Я побежал что есть силы по тропе, начинала кружиться голова и колоть в лёгких, но мне нужно было предупредить грека. Десять минут бега, и клокочущих хрипов в груди – и я снова около жилища Ставроса. Мужчина складывал у входа в домик узлы с провизией. Увидев меня, он остановился. Его мохнатые брови поползли вверх, когда я приблизился, – наверное, всему виной моё взволнованное лицо.

Возбуждённо жестикулируя и вращая глазами, я попытался объяснить ему, что только что убил немца и что за ним следуют другие. Он быстро всё понял и, схватив один из узлов, показал на колючие заросли кустарников с несколькими низкорослыми ветвистыми соснами. Я подхватил оставшиеся котомки и понёсся за ним по направлению к зарослям, где и затих, наблюдая за жилищем Ставроса. Ждать пришлось недолго. Вскоре я увидел пятерых немцев, осторожно приближающихся к домику грека.

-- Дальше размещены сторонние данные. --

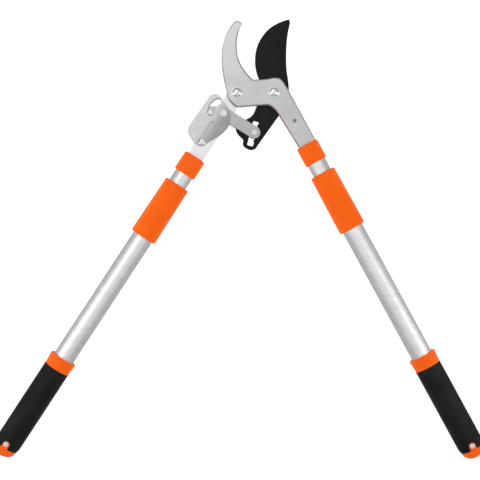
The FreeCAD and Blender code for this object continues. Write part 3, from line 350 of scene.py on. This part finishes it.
def moulded_plastic(name, base, turn, gloss=0.34):
    """Moulded plastic: fine spark texture, slight colour depth and handling scuffs."""
    made = Finish(name, Specular_IOR_Level=0.08, Coat_Roughness=0.3)
    spark = made.noise(made.place(), 1900.0, 2.0)
    depth = made.noise(made.place(), 30.0, 3.0)
    scuffs = made.noise(made.place(turn + 0.4, (110.0, 1300.0, 700.0)), 1.0, 3.0)
    scuff = made.ramp(scuffs, 0.62, 0.78)
    body = made.mix(made.ramp(depth, 0.3, 0.7), tone(base, 0.95), tone(base, 1.05))
    made.feed("Base Color", made.mix(scuff * 0.10, body, tone(base, 1.5)))
    made.feed("Roughness", gloss + made.ramp(depth, 0.3, 0.7) * 0.08 + scuff * 0.12)
    made.feed("Coat Weight", 0.02 - scuff * 0.02)
    made.bump(spark + scuffs * 0.2, 0.00003, 0.4)
    return made.material


def rubber_grip(name, base, turn):
    """Black rubber with a fine leathery grain that catches a soft sheen."""
    made = Finish(name, Specular_IOR_Level=0.16)
    cells = made.node("ShaderNodeTexVoronoi", {"feature": "F1"}, {
        "Vector": made.place(turn, (650.0, 900.0, 900.0)), "Scale": 1.0, "Randomness": 1.0,
    })
    pores = made.noise(made.place(), 2600.0, 2.0)
    palm = made.noise(made.place(turn, (14.0, 45.0, 45.0)), 1.0, 4.0)
    worn = made.ramp(palm, 0.35, 0.72)
    body = made.mix(worn, tone(base, 0.9), tone(base, 1.7))
    grain = made.ramp(cells, 0.2, 0.7) * 0.4
    made.feed("Base Color", made.mix(grain, body, tone(base, 0.55)))
    made.feed("Roughness", 0.58 - worn * 0.12 + (pores - 0.5) * 0.10)
    made.bump(1.0 - cells + pores * 0.3, 0.00009, 0.6)
    return made.material


def spring_wire(name, base):
    """Oiled spring steel with drawn streaks."""
    made = Finish(name, Metallic=1.0)
    oil = made.noise(made.place(), 500.0, 4.0)
    oily = made.ramp(oil, 0.35, 0.7)
    made.feed("Base Color", made.mix(oily, tone(base, 1.3), tone(base, 0.7)))
    made.feed("Roughness", 0.26 + oily * 0.16)
    made.bump(oil, 0.00001, 0.5)
    return made.material


# ---------------------------------------------------------------- pieces

def settings():
    return bpy.context.scene.loppers


def colours():
    return settings().colours


def middle_of(node):
    """The middle of a CAD node's box."""
    low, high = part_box(node)
    return (Vector(low) + Vector(high)) / 2


def body_of(node):
    for body, members in frame["record"]["behaviour"]["bodies"].items():
        if node in members:
            return body
    raise RuntimeError("no body holds the node " + node)


def slot_of(node):
    return NODES[node].data.materials[0].name


def show(node, material):
    """Keeps a CAD node and gives it a finish."""
    piece = NODES[node]
    for slot in piece.material_slots:
        slot.material = material


def handle_turn(side):
    """Angle from X to the way a handle runs, in the plane of the loppers."""
    along = JOINTS[side + "_extension_slide"]["axis"]
    return math.atan2(along[1], along[0])


def soften(mesh, width, segments=2, sharp=30.0):
    """Bevels every edge of a mesh that turns by more than sharp degrees."""
    limit = math.radians(sharp)
    edges = [
        edge for edge in mesh.edges
        if len(edge.link_faces) == 2 and edge.calc_face_angle(0.0) > limit
    ]
    bmesh.ops.bevel(
        mesh, geom=edges, offset=width, offset_type="OFFSET", affect="EDGES",
        segments=segments, profile=0.5, material=-1, clamp_overlap=True,
    )


def finished_piece(name, mesh, nodes, material):
    """Makes an object from a bmesh that stands for CAD nodes of one body."""
    data = bpy.data.meshes.new(name)
    for face in mesh.faces:
        face.smooth = True
    mesh.to_mesh(data)
    mesh.free()
    data.materials.append(material)
    piece = bpy.data.objects.new(name, data)
    bpy.context.scene.collection.objects.link(piece)
    weighted = piece.modifiers.new("even_shading", "WEIGHTED_NORMAL")
    weighted.weight = 100
    weighted.keep_sharp = True
    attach(piece, body_of(nodes[0]))
    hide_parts(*nodes)
    return piece


def merged_copy(node):
    """A bmesh of a CAD node with its loose triangles joined and its flats made whole."""
    mesh = bmesh.new()
    mesh.from_mesh(NODES[node].data)
    bmesh.ops.remove_doubles(mesh, verts=mesh.verts, dist=SAME_POINT)
    bmesh.ops.dissolve_limit(
        mesh, angle_limit=FLAT_WITHIN, verts=mesh.verts, edges=mesh.edges,
        use_dissolve_boundaries=False,
    )
    return mesh


def softened_plate(node, width, material, segments=2):
    """The CAD node's shape with every hard edge eased, as a dressed steel plate has."""
    mesh = merged_copy(node)
    soften(mesh, width, segments)
    return finished_piece(node + "_dressed", mesh, [node], material)


# ---------------------------------------------------------------- operators

class LOPPERS_OT_stage(bpy.types.Operator):
    """Lays the pale floor and sets the soft lights and the camera"""
    bl_idname = "loppers.stage"
    bl_label = "Stage"

    def execute(self, context):
        stage = settings().stage
        self.floor(stage)
        self.sky()
        self.lamp("overhead_light", (-0.55, 0.75, 1.5), 1.2, 1.0, stage.overhead_power)
        self.lamp("left_light", (-0.80, -0.05, 0.50), 0.35, 0.9, stage.side_power)
        self.lamp("right_light", (0.80, -0.05, 0.50), 0.35, 0.9, stage.side_power)
        self.camera(context, stage)
        return {"FINISHED"}

    def floor(self, stage):
        mesh = bmesh.new()
        bmesh.ops.create_grid(mesh, x_segments=2, y_segments=2, size=FLOOR_REACH)
        data = bpy.data.meshes.new("floor")
        mesh.to_mesh(data)
        mesh.free()
        floor = bpy.data.objects.new("floor", data)
        bpy.context.scene.collection.objects.link(floor)
        acrylic = Finish(
            "backlit_floor", Roughness=0.9, Specular_IOR_Level=0.05,
            Emission_Strength=stage.floor_glow,
        )
        cast = acrylic.noise(acrylic.place(), 12.0, 3.0)
        pale = acrylic.mix(cast, tone(stage.floor, 0.99), tone(stage.floor, 1.01))
        acrylic.feed("Base Color", pale)
        glow = acrylic.mix(cast, tone(WHITE, 0.99), tone(WHITE, 1.0))
        acrylic.feed("Emission Color", glow)
        data.materials.append(acrylic.material)
        floor.visible_glossy = False

    def sky(self):
        """Soft white overhead, darker towards the horizon, so that steel shows its edges."""
        world = bpy.data.worlds.new("studio")
        bpy.context.scene.world = world
        world.use_nodes = True
        tree = world.node_tree
        tree.nodes.clear()
        output = tree.nodes.new("ShaderNodeOutputWorld")
        light = tree.nodes.new("ShaderNodeBackground")
        where = tree.nodes.new("ShaderNodeTexCoord")
        parts = tree.nodes.new("ShaderNodeSeparateXYZ")
        shade = tree.nodes.new("ShaderNodeValToRGB")
        ramp = shade.color_ramp
        while len(ramp.elements) < len(SKY_LEVELS):
            ramp.elements.new(0.5)
        for element, (position, level) in zip(ramp.elements, SKY_LEVELS):
            element.position = position
            element.color = (level, level, level, 1.0)
        tree.links.new(where.outputs["Generated"], parts.inputs[0])
        tree.links.new(parts.outputs[2], shade.inputs[0])
        tree.links.new(shade.outputs[0], light.inputs[0])
        light.inputs[1].default_value = 1.0
        tree.links.new(light.outputs[0], output.inputs[0])

    def lamp(self, name, offset, width, depth, power):
        light = bpy.data.lights.new(name, "AREA")
        light.shape = "RECTANGLE"
        light.size = width
        light.size_y = depth
        light.energy = power
        lamp = bpy.data.objects.new(name, light)
        bpy.context.scene.collection.objects.link(lamp)
        lamp.location = offset
        lamp.rotation_euler = (-Vector(offset)).to_track_quat("-Z", "Y").to_euler()

    def camera(self, context, stage):
        lens = bpy.data.cameras.new("camera")
        lens.sensor_width = SENSOR_WIDTH
        lens.lens = stage.lens
        camera = bpy.data.objects.new("camera", lens)
        context.scene.collection.objects.link(camera)
        camera.location = HEAD_PIVOT + Vector(
            (stage.camera_across, -stage.camera_down, stage.camera_height)
        )
        context.scene.camera = camera
        context.scene.view_settings.view_transform = "Standard"
        context.scene.view_settings.look = "None"


class LOPPERS_OT_hook_plate(bpy.types.Operator):
    """Dresses the hook plate with its polished bevels"""
    bl_idname = "loppers.hook_plate"
    bl_label = "Hook plate"

    def execute(self, context):
        steel = satin_steel("hook_plate_steel", colours().forged_steel, 0.34, 1.30)
        softened_plate("hook_plate", settings().shape.plate_edge, steel)
        return {"FINISHED"}


class LOPPERS_OT_blade(bpy.types.Operator):
    """Dresses the coated cutting blade"""
    bl_idname = "loppers.blade"
    bl_label = "Blade"

    def execute(self, context):
        coat = coated_blade("blade_coating", colours().blade_coat)
        softened_plate("blade", settings().shape.plate_edge, coat)
        return {"FINISHED"}


class LOPPERS_OT_left_arm(bpy.types.Operator):
    """Dresses the bar that carries the left handle"""
    bl_idname = "loppers.left_arm"
    bl_label = "Left arm"

    def execute(self, context):
        steel = satin_steel("left_arm_steel", colours().arm_steel, 0.36, handle_turn("left"))
        softened_plate("left_arm", settings().shape.bar_edge, steel)
        return {"FINISHED"}


class LOPPERS_OT_link(bpy.types.Operator):
    """Dresses both plates of the ratchet link"""
    bl_idname = "loppers.link"
    bl_label = "Ratchet link"

    def execute(self, context):
        steel = satin_steel("link_plate_steel", colours().link_steel, 0.38, -0.56)
        for node in ("link_front", "link_rear"):
            softened_plate(node, settings().shape.plate_edge, steel)
        return {"FINISHED"}


class LOPPERS_OT_housing(bpy.types.Operator):
    """Dresses the two pressed shells round the ratchet"""
    bl_idname = "loppers.housing"
    bl_label = "Housing"

    def execute(self, context):
        sheet = pressed_steel(
            "housing_sheet", colours().pressed_steel, handle_turn("left"),
            middle_of("housing_front"),
        )
        for node in ("housing_front", "housing_rear"):
            softened_plate(node, settings().shape.pressed_edge, sheet, 4)
        return {"FINISHED"}


class LOPPERS_OT_fasteners(bpy.types.Operator):
    """Finishes the bolts, rivets, screws, washers and nuts"""
    bl_idname = "loppers.fasteners"
    bl_label = "Fasteners"

    def execute(self, context):
        for node in NODES:
            if slot_of(node) != "bright_fastener":
                continue
            base = colours().stop_pin if node == "stop_pin" else colours().fastener
            show(node, bright_steel(node + "_steel", base, middle_of(node)))
        return {"FINISHED"}


class LOPPERS_OT_spring(bpy.types.Operator):
    """Finishes the ratchet's return spring"""
    bl_idname = "loppers.spring"
    bl_label = "Spring"

    def execute(self, context):
        show("ratchet_spring", spring_wire("ratchet_spring_wire", colours().spring))
        return {"FINISHED"}


class LOPPERS_OT_tubes(bpy.types.Operator):
    """Finishes the telescoping tubes"""
    bl_idname = "loppers.tubes"
    bl_label = "Tubes"

    def execute(self, context):
        for side in SIDES:
            metal = drawn_tube(side + "_tube_metal", colours().tube, -handle_turn(side))
            show(side + "_inner_tube", metal)
            show(side + "_outer_tube", metal)
        return {"FINISHED"}


class LOPPERS_OT_orange_pieces(bpy.types.Operator):
    """Finishes the ferrules, lock sleeves, grip rings and end caps"""
    bl_idname = "loppers.orange_pieces"
    bl_label = "Orange pieces"

    def execute(self, context):
        for side in SIDES:
            plastic = moulded_plastic(
                side + "_orange_plastic", colours().orange, handle_turn(side)
            )
            for part in ("ferrule", "lock_sleeve", "grip_ring", "end_cap"):
                show(side + "_" + part, plastic)
        return {"FINISHED"}


class LOPPERS_OT_grips(bpy.types.Operator):
    """Finishes the rubber grips"""
    bl_idname = "loppers.grips"
    bl_label = "Grips"

    def execute(self, context):
        for side in SIDES:
            rubber = rubber_grip(side + "_rubber", colours().grip, -handle_turn(side))
            show(side + "_grip", rubber)
        return {"FINISHED"}


class LOPPERS_OT_inner_pieces(bpy.types.Operator):
    """Finishes the guide bushes and lock collets"""
    bl_idname = "loppers.inner_pieces"
    bl_label = "Bushes and collets"

    def execute(self, context):
        nylon = moulded_plastic("bush_nylon", colours().inner_plastic, 0.0, 0.5)
        for side in SIDES:
            show(side + "_guide_bush", nylon)
            show(side + "_lock_collet", nylon)
        return {"FINISHED"}


class LOPPERS_PT_panel(bpy.types.Panel):
    """Settings and steps of the loppers"""
    bl_idname = "LOPPERS_PT_panel"
    bl_label = "Loppers"
    bl_space_type = "VIEW_3D"
    bl_region_type = "UI"
    bl_category = "Loppers"

    def draw(self, context):
        for group in (settings().stage, settings().shape, settings().colours):
            box = self.layout.box()
            for name in group.__annotations__:
                box.prop(group, name)
        for step in STEPS:
            self.layout.operator(step.bl_idname)


STEPS = (
    LOPPERS_OT_stage,
    LOPPERS_OT_hook_plate,
    LOPPERS_OT_blade,
    LOPPERS_OT_left_arm,
    LOPPERS_OT_link,
    LOPPERS_OT_housing,
    LOPPERS_OT_fasteners,
    LOPPERS_OT_spring,
    LOPPERS_OT_tubes,
    LOPPERS_OT_orange_pieces,
    LOPPERS_OT_grips,
    LOPPERS_OT_inner_pieces,
)
GROUPS = (LoppersColours, LoppersShape, LoppersStage, LoppersSettings)
CLASSES = GROUPS + STEPS + (LOPPERS_PT_panel,)


def register():
    for cls in CLASSES:
        bpy.utils.register_class(cls)
    bpy.types.Scene.loppers = PointerProperty(type=LoppersSettings)


def unregister():
    del bpy.types.Scene.loppers
    for cls in reversed(CLASSES):
        bpy.utils.unregister_class(cls)


def main():
    register()
    for step in STEPS:
        group, name = step.bl_idname.split(".")
        getattr(getattr(bpy.ops, group), name)()


if __name__ == "__main__":
    main()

Ставрос вышел во двор, поджидая незваных пришельцев. Они что-то заорали. Хозяин поднял руки. Пугливо озираясь и прячась за углы построек, боши вошли во двор, держа Ставроса на прицеле. Двое из них ворвались в дом. Но быстро вышли оттуда, ничего не обнаружив. Толкая стволом автомата в грудь старика, один из них кричал. Ставрос мотал головой. Трое немцев направились к сараю, где я ночевал. Оставшиеся продолжали допрашивать хозяина, но, по-видимому, безрезультатно. Через несколько минут солдаты, проводившие осмотр хозяйственного домика, вернулись. Один из них нёс мою форму. Немцы начали бить Ставроса, он падал, но снова вставал и мотал головой. Бошам это, очевидно, надоело. Когда грек снова попытался встать, раздалась очередь. Оцепенение охватило моё тело. Ноги старика подогнулись, и он начал медленно оседать на землю. Голова Ставроса повернулась в мою сторону. Его глаз я не видел – далеко…

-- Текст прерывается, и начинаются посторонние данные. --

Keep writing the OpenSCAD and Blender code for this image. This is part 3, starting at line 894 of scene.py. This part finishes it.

Но видел их потом. Много-много раз. Он приходил ко мне во сне. Приходил, стоял, смотрел на меня. Нет, не с укором и не с печалью. Скорее с любопытством: «Как ты? Всё ли у тебя хорошо?» Я молчал. В его чёрных глазах читалась даже некая гордость за меня: «Молодец. Не сдавайся». Помахав мне рукой, исчезал. После таких снов ещё долго не можешь прийти в себя, становясь безразличным ко всему…

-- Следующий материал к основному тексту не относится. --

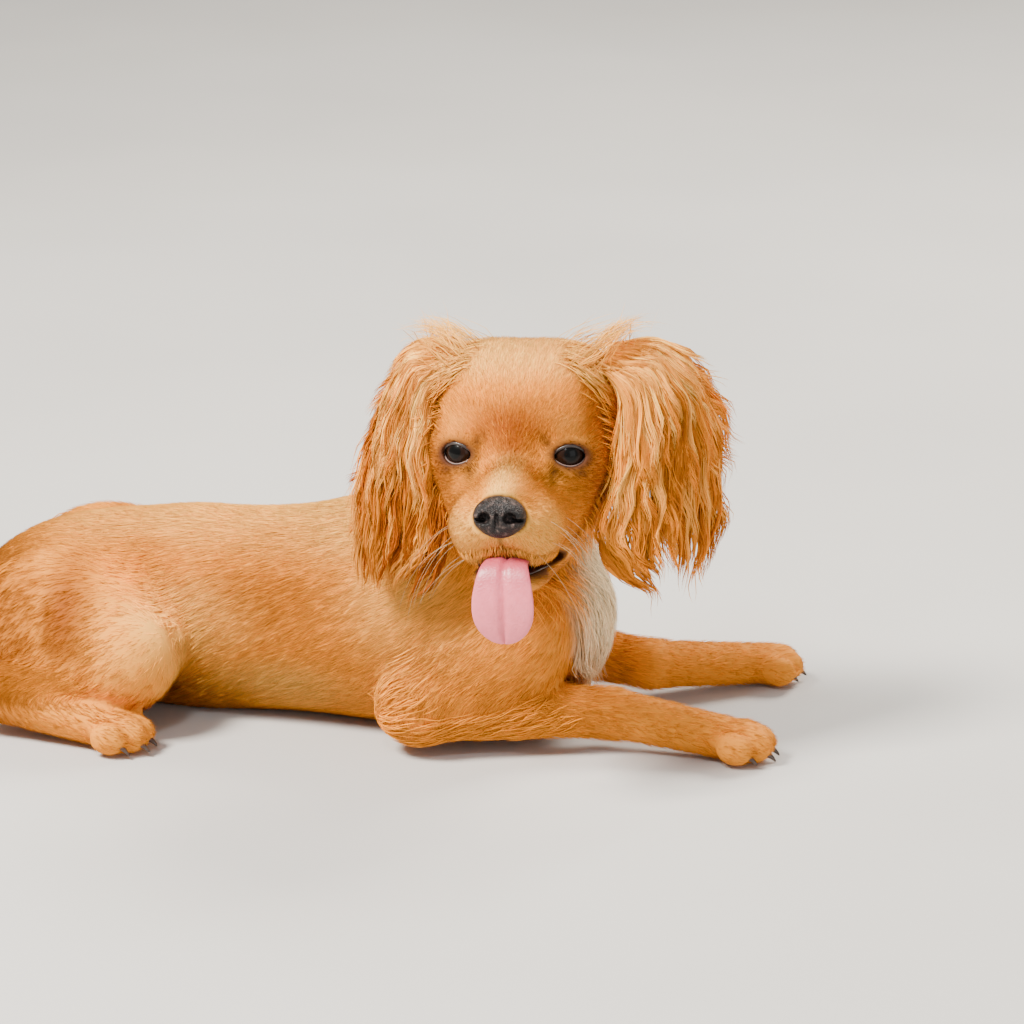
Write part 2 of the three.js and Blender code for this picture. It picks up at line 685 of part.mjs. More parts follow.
// Eyes look forward and a little outward, out of sockets that the lids ring.
const EYE_TURN = 22;
const LID_RADIUS = 1.3;
const OPENING_DEPTH = 30;

function eyeFrame(side) {
  const gaze = point(Math.cos(degrees(EYE_TURN)), side * Math.sin(degrees(EYE_TURN)), 0.06).normalize();
  const across = point(0, 0, 1).cross(gaze).normalize();
  const over = gaze.clone().cross(across);
  const frame = new THREE.Matrix4().makeBasis(across, over, gaze);
  return headToBody.clone().multiply(frame.setPosition(EYE_X, (side * EYE_SPACING) / 2, EYE_Z));
}

function lidLine(frame) {
  const reach = EYE_RADIUS + GAP + LID_RADIUS;
  return (t) => {
    const x = (LID_WIDTH / 2) * Math.cos(2 * Math.PI * t);
    const y = (LID_HEIGHT / 2) * Math.sin(2 * Math.PI * t);
    return point(x, y, Math.sqrt(reach * reach - x * x - y * y)).applyMatrix4(frame);
  };
}

for (const [name, side] of [["left_eye", 1], ["right_eye", -1]]) {
  const frame = eyeFrame(side);
  const centre = point(0, 0, 0).applyMatrix4(frame);
  const opening = new THREE.CylinderGeometry(1, 1, OPENING_DEPTH, 16)
    .scale(LID_WIDTH / 2, 1, LID_HEIGHT / 2)
    .rotateX(Math.PI / 2)
    .translate(0, 0, OPENING_DEPTH / 2)
    .applyMatrix4(frame);
  const lids = solid(hoop(lidLine(frame), LID_RADIUS, 12, 4, centre));
  const socket = solid(new THREE.SphereGeometry(EYE_RADIUS + GAP, 12, 8).applyMatrix4(frame));
  skull.solid = skull.solid.subtract(solid(opening)).add(lids).subtract(socket);
  add(name, solid(new THREE.SphereGeometry(EYE_RADIUS, 12, 8).applyMatrix4(frame)), MATERIALS.eye);
}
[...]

Ставрос рухнул. Я ткнулся лбом в землю, сухую тёплую землю Крита. На какое-то время понимание окружающего меня мира исчезло: ничего не видел и не слышал. Из этого состояния меня вывели громкие крики: это кричал ослик. Немцы грабили имущество Ставроса, угоняли скот. Ослик упирался и не хотел идти с бошами. Немцы начали тянуть его за поводья и бить палкой. Мои пальцы невольно сжали камни около меня.

Наконец, боши ушли, забрав с собой награбленную добычу. Сколько я так лежал? Наконец, заставил себя подняться. Медленно побрёл к дому Ставроса. Грек лежал во дворе, я подошёл к телу. Старик лежал на спине, широко раскинув руки. Его глаза были закрыты. Мне показалось, что по его лицу разлилось умиротворение, морщины разгладились. «Он сейчас рядом с Богом», – подумалось. Но долго смотреть на Ставроса было выше моих сил. Отыскав в сарае лопату и кирку, принялся за работу на окраине его маленькой усадьбы. Это заставило меня на какое-то время забыться: каменистая твердь с трудом поддавалась под моими ударами; кружилась голова, и тошнило, но я продолжал исступлённо раскалывать панцирь критской земли. Всё-таки мне удалось вырыть неглубокую яму.